U.S. District Judge Carlton Reeves quickly issued a temporary restraining order against enforcing the law, and in November declared it unconstitutional in a ruling filled with pro-abortion talking points rather than legal arguments. Nevertheless, the Fifth Circuit Court of Appeals sided with Reeves last week, prompting the governor to stress that he’s willing to take the issue to the nation’s highest court:
We will sustain our efforts to fight for America’s unborn children. Mississippi will continue this mission to the United States Supreme Court. https://t.co/O3NE8dm1Sf
— Phil Bryant (@PhilBryantMS) December 14, 2019
“In an unbroken line dating to Roe v.
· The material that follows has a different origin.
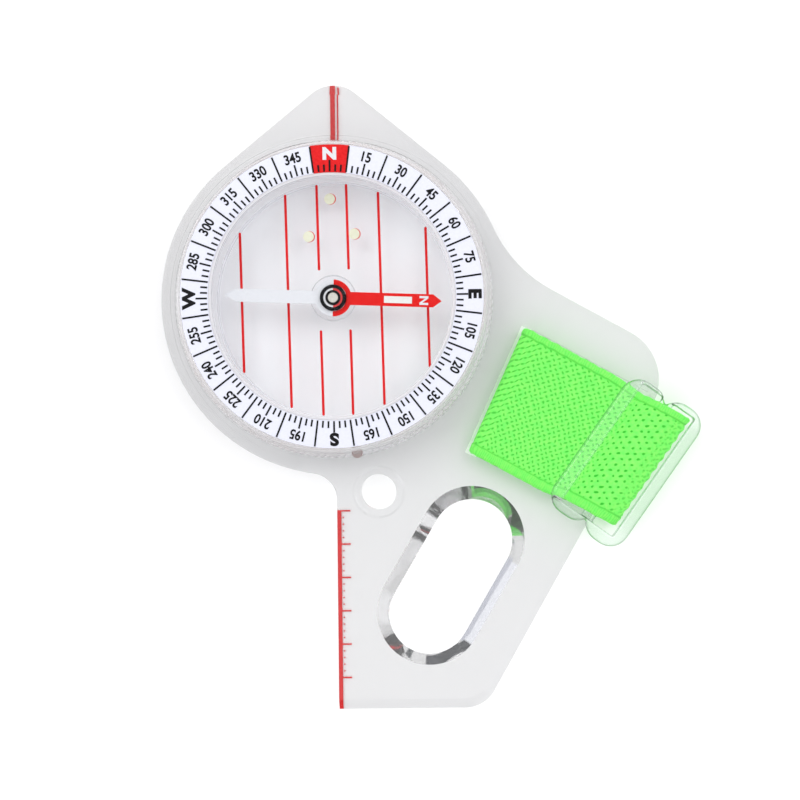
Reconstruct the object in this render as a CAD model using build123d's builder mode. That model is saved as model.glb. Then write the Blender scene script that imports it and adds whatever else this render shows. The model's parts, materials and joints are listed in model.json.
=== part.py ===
"""A thumb compass: a clear baseplate with a turning capsule, a needle and an elastic thumb strap.

Units are millimetres and degrees. The origin is on the capsule's axis at the plate's underside, +Y points to
the plate's tip, +X to the thumb side and +Z up. Angles are anticlockwise from +X, seen from above.
"""

from build123d import *
import os
from math import acos, cos, degrees, radians, sin, sqrt, tan

os.makedirs("parts", exist_ok=True)

# Baseplate
PLATE_T = 3.0
LOBE_R = 26.0  # round lobe around the capsule
TIP_SLOPE = 39.3  # of the two straight edges of the tip
TIP_R = 5.0
BOTTOM_Y = -61.0
NOTCH_R = 4.0  # between the ruler edge, at x = 0, and the lobe
SHOULDER_R = 20.0  # hollow curve from the lobe to the thumb side
THUMB_TOP_NORMAL = 61.0  # direction that the thumb side's upper edge faces
THUMB_TOP_OFFSET = 16.8  # that edge's distance from the origin
THUMB_SIDE_NORMAL = -29.6
THUMB_SIDE_OFFSET = 49.0
THUMB_CORNER_R = 8.0
FOOT_R = 5.0
BEVEL_WIDE = 1.5
BEVEL_DEEP = 1.0
COLLAR_R = (23.75, 24.45)  # raised ring that guards the bezel
COLLAR_T = 0.5
WINDOW_AT = (16.8, -41.3)
WINDOW_ANGLE = 59.6
WINDOW_LONG = 24.7  # at the top face
WINDOW_WIDE = 12.0
WINDOW_TAPER = 32.5  # of its wall, which widens towards the underside
LANYARD_AT = (6.2, -28.6)
LANYARD_R = 2.65
LANYARD_BOSS_R = 3.95
LANYARD_BOSS_T = 0.3
LANYARD_BOSS_TAPER = 50
CHANNEL_LONG = 40.0  # under the plate, from the slot out past the thumb side
CHANNEL_ROOM = 0.15  # above the strap

# Printing on the underside, in shallow pockets
INK_T = 0.08
POCKET_T = 0.1
RULER_STEP = 5.0
RULER_FIRST_Y = -31.45
RULER_MARKS = 6
RULER_LONG = RULER_FIRST_Y - BOTTOM_Y + 0.2
RULER_BAR_WIDE = 0.5
RULER_MARK_X = (0.4, 1.85)
RULER_MARK_WIDE = 0.22
RULER_DOT_X = 0.78
RULER_DOT_R = 0.11
RULER_POCKET_WIDE = 2.1
DIRECTION_FROM = 24.0  # the direction lines start under the collar
DIRECTION_LONG = (7.9, 7.6)
DIRECTION_X = (-0.2, 0.55)
DIRECTION_WIDE = (0.7, 0.2)
DIRECTION_POCKET_WIDE = 1.9

# Capsule
BORE_R = 18.97  # of the plate, around the capsule base
CAPSULE_R = 18.9
CUP_LOW_Z = 0.3
CHAMBER_R = 17.6
RECESS_R = 21.6  # under the plate, for the retaining ring
RECESS_T = 1.6
FRICTION_R = (19.6, 21.6)
FRICTION_GAP = 0.06  # below the bezel
FRICTION_FILM = 0.02  # of glue, under the ring
RETAINER_Z = (0.35, 1.35)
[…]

Wade, the Supreme Court’s abortion cases have established (and affirmed, and reaffirmed) a woman’s right to choose an abortion before viability,” the Fifth Circuit claimed. “States may regulate abortion procedures prior to viability so long as they do not impose an undue burden on the woman’s right, but they may not ban abortions.”
That “unbroken line” is precisely what Mississippi and other pro-life states intend to challenge, however. The U.S. Constitution does not contain a right to abortion, and some scholars even argue that its equal-protection guarantees require states to forbid abortion. In any event, many legal authorities who personally favor legal abortion nevertheless admit that Roe exeeded the text of the Constitution.
Current judicial precedent protects abortion before fetal viability, and in 2014 the Supreme Court refused to consider the constitutionality of a 20-week ban in Arizona. However, lawyers with the Life Legal Defense Foundation note that the Court has also acknowledged a “compelling interest in protecting the unborn child” as pregnancy progresses, particularly on criteria like fetal pain (which can be felt before viability).
Bryant has previously declared that saving preborn lives is “worth fighting over” in court, with House Speaker Philip Gunn agreeing that the state was “absolutely” ready to incur the costs of a legal battle, because “I don't know if you can put any value on human life.”
Mississippi has also enacted legislation banning abortion as soon as a fetal heartbeat can be detected, which is similarly tied up in the courts. Pro-lifers hope that such heartbeat laws will provoke a Supreme Court review in the next few years that overturns Roe and frees the public to vote directly on abortion again.